Nice Day for a Vegan Wedding

You know that vegan cooking has arrived when a pair of non-vegans do a cake taste-test for their wedding cake and decide that the vegan cake option is, hands-down, the BEST cake out of all the options.  Like, nobody cares that it's vegan, so much as they care that it's just plain delicious.  Which it is, really -- dense and not too sweet, but very vanilla-y, a perfect offset to the sweetness of the best-ever cream cheese vanilla buttercream frosting I smeared all over it.  Oh, and because it's so dense, we had no problems at all with the wedding cake trying to tip over, despite being three layers tall, made taller by the amount of frosting I shoved between the layers.

Yup.

The groom's cake, on the other hand, was completely, unnecessarily vegan, frosted with a vegan tofu chocolate frosting that defies description, it's so tasty.  One batch of the stuff was enough to frost 6 cupcakes and thickly frost the moustache cake and still have probably half the frosting left over.  I'm fairly certain I could frost an entire wedding cake with one batch, but haven't yet tried, and THAT means there's a chocolate wedding cake in my very near future.

Other variations I've not yet tried, but want to try:  vegan butter & vegan cream cheese for the cream cheese frosting, to make the wedding cake vegan through-and-through, and subbing gluten-free flour for the regular flour in both cakes, so as to make them vegan and gluten-free.  Can't do nut-free or soy-free, but give me time, I'm sure I'll come up with something if the need presents itself.

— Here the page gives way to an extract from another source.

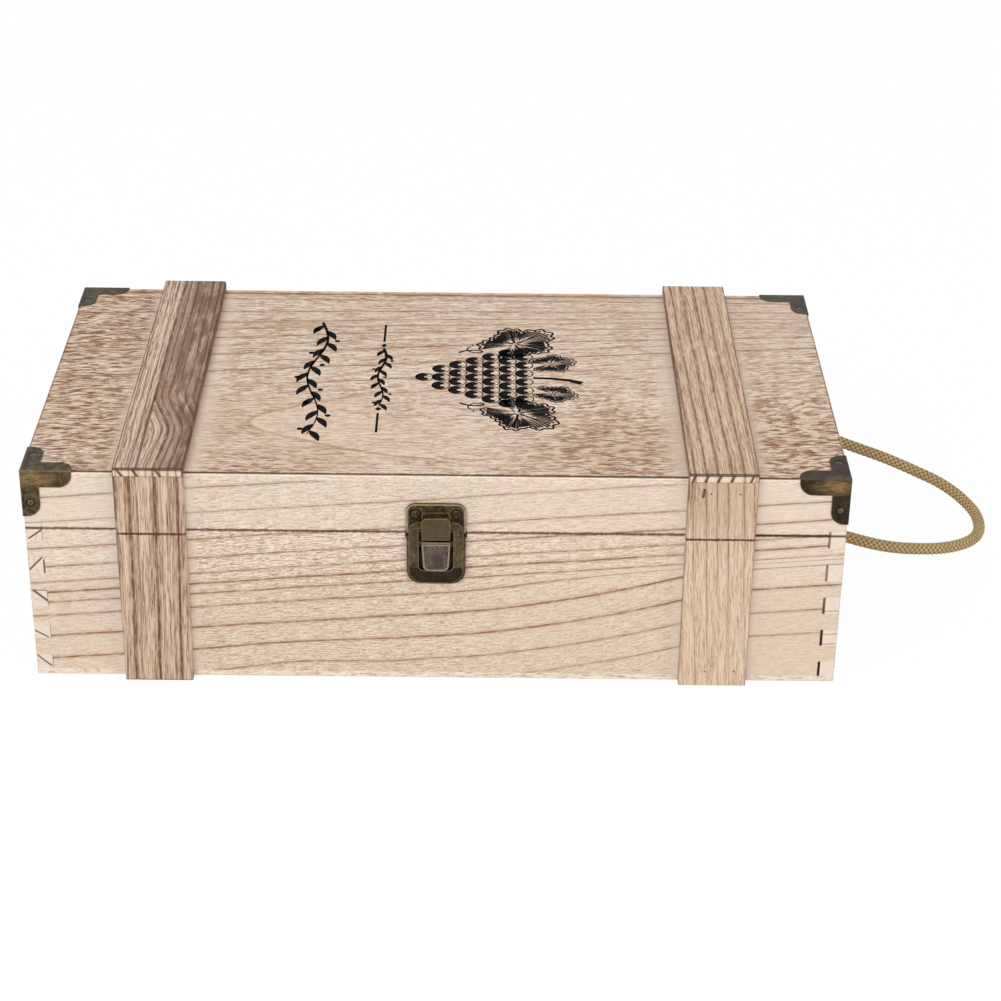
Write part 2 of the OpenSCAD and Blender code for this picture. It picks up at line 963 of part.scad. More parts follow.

Nice Day for a Vegan Wedding

Vanilla Cake

Ingredients

1 1/2 cups all-purpose flour
1 cup sugar
1 tsp baking soda
1/2 tsp salt

1 cup water
1 Tbsp white vinegar
5 Tbsp vegetable oil
2 Tbsp vanilla extract

Chocolate Cake

Ingredients

1 1/2 cups flour
1 cup white sugar
1 tsp baking soda
1/4 tsp salt
1/2 cup unsweetened cocoa
2 tsp cinnamon

1 cup water
4 Tbsp (or 1/4 cup) vegetable oil
1 Tbsp balsamic vinegar
1 Tbsp vanilla extract

Instructions

  1. Preheat oven to 350*F.
  2. Grease an 8" cake pan.  I put a circle of paper in the bottom to make it easier to get the cake out after it's baked; recommended that you do, too.
  3. Pick the cake you're going to make.  I feel like I shouldn't have to specify that the ingredient lists are for two different cakes, and you should make them separately?  But sometimes things need to be said, so I'm saying this.
  4. In a medium mixing bowl, whisk together the dry ingredients.
  5. In a liquid measuring cup, combine the wet ingredients.
  6. Pour the liquid ingredients into the dry ingredients and whisk until combined.
  7. Dump all of that into the cake pan.  If you use a cake strip around the edge of the pan, you'll get a gorgeously flat cake.
  8. Bake 25-30 minutes (mine wanted 27 minutes) or until a toothpick poked in the middle of the cake comes out clean.
  9. Allow to cool before removing it from the pan or frosting and eating it.  Or, just eat it warm from the pan.  That's permitted, too.